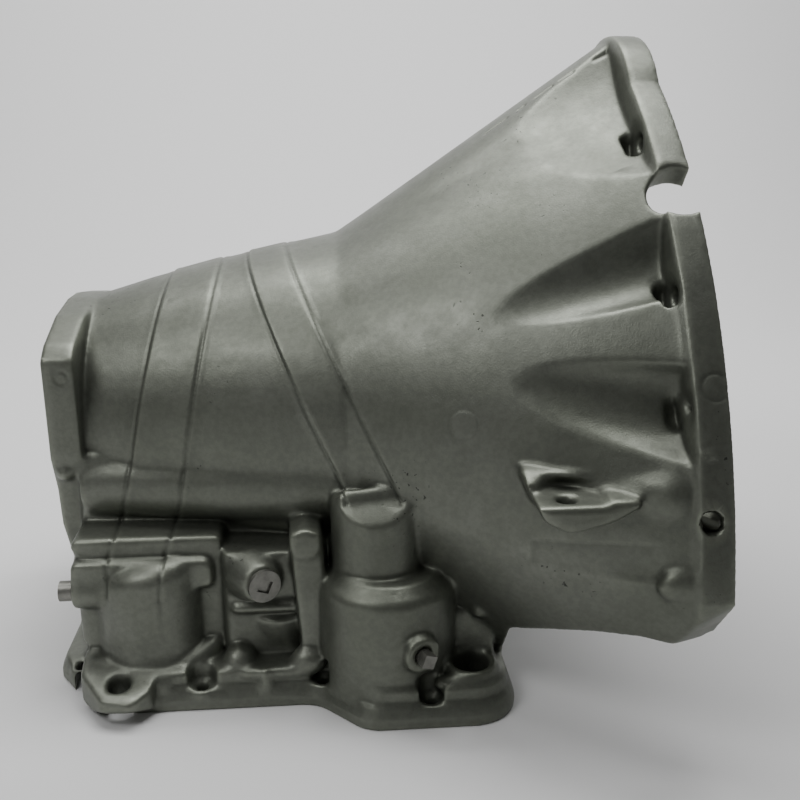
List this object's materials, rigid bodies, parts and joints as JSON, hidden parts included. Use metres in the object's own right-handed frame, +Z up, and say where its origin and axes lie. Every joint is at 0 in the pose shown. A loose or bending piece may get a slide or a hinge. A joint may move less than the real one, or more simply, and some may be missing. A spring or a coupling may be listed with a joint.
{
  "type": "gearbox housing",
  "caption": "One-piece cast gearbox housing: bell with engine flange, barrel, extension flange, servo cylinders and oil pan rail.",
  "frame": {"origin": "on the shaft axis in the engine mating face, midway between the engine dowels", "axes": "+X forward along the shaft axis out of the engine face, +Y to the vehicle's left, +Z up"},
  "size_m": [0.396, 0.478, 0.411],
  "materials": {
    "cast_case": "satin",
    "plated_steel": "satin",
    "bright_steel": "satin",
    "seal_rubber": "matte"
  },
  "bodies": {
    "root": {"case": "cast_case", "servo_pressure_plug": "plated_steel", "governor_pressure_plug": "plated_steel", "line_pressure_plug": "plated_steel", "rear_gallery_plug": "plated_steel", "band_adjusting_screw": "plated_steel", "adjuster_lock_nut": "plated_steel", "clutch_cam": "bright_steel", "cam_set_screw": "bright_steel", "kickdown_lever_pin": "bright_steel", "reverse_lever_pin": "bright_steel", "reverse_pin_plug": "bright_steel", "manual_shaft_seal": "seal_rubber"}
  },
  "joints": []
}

■ ■ ■ ■ ■ ■ ■

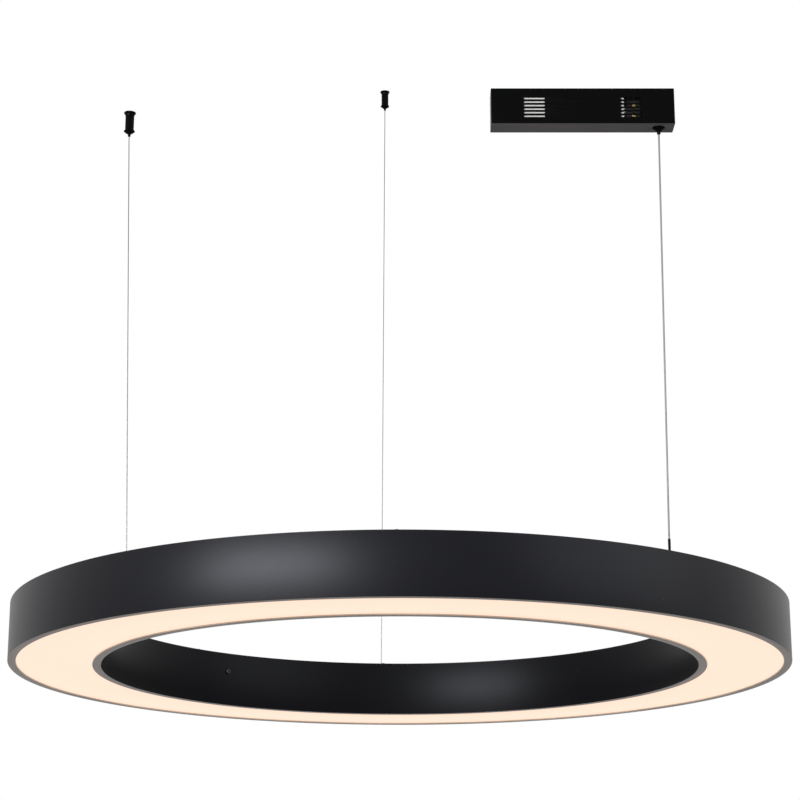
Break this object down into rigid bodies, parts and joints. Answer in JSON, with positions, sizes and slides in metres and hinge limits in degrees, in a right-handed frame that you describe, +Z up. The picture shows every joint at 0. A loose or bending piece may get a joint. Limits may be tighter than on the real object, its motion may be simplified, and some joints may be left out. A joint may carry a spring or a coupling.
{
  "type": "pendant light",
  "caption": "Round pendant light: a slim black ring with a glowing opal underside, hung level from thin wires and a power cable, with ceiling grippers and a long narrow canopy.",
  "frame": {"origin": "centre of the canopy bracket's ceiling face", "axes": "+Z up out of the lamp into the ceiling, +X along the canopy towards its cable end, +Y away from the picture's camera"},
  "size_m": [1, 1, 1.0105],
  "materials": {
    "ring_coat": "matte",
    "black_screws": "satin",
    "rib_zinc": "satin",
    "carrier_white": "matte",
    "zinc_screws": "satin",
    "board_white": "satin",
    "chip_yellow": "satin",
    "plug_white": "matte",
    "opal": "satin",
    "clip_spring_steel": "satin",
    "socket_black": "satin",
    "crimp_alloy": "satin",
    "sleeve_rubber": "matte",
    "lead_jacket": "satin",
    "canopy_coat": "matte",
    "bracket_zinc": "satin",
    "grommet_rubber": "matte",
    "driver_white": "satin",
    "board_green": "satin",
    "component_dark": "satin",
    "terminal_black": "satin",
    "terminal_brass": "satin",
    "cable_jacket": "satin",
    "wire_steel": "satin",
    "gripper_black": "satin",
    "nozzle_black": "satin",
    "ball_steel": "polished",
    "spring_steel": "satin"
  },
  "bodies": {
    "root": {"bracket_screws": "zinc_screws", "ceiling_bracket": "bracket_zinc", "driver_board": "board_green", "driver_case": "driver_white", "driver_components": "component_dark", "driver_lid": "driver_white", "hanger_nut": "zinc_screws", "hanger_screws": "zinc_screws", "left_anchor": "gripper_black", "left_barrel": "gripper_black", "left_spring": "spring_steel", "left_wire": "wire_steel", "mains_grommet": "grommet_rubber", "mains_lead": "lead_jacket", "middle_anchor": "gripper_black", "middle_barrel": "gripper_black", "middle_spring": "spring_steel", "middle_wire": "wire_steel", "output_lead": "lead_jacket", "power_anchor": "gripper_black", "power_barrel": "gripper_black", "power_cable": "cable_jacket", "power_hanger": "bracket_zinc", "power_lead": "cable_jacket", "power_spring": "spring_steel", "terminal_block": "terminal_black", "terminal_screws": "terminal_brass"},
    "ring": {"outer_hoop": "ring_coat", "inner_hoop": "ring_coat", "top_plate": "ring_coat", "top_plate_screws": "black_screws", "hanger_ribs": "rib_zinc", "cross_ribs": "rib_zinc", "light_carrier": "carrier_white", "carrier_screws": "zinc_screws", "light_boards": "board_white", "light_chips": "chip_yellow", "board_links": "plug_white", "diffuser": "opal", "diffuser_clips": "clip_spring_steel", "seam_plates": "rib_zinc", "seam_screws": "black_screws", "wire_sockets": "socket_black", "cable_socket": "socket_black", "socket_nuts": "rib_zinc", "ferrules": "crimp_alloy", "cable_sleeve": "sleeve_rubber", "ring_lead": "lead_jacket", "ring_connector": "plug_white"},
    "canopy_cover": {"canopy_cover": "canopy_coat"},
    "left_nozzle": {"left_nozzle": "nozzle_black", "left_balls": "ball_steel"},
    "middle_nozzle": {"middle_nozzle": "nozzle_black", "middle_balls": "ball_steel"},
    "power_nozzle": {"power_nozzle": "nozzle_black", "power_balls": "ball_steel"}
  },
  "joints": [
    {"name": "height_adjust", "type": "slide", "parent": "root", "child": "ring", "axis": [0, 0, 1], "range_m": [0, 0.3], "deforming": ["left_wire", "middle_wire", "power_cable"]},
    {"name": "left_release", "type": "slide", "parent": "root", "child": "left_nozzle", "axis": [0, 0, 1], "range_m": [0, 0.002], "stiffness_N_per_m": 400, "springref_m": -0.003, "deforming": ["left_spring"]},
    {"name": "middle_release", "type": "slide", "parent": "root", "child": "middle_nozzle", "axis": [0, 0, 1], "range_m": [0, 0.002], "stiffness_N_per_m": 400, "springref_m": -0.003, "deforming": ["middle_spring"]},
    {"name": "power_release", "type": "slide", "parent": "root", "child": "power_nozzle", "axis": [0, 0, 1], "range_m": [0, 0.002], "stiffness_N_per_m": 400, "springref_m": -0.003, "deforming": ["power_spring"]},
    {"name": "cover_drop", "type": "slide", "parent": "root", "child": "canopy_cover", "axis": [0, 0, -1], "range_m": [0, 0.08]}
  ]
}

■ ■ ■ ■ ■ ■ ■

DESCRIPTION OF THE TASK -> Give the number of lines that hold the word "this" in these records, with nothing added.

TASK ANSWER -> 2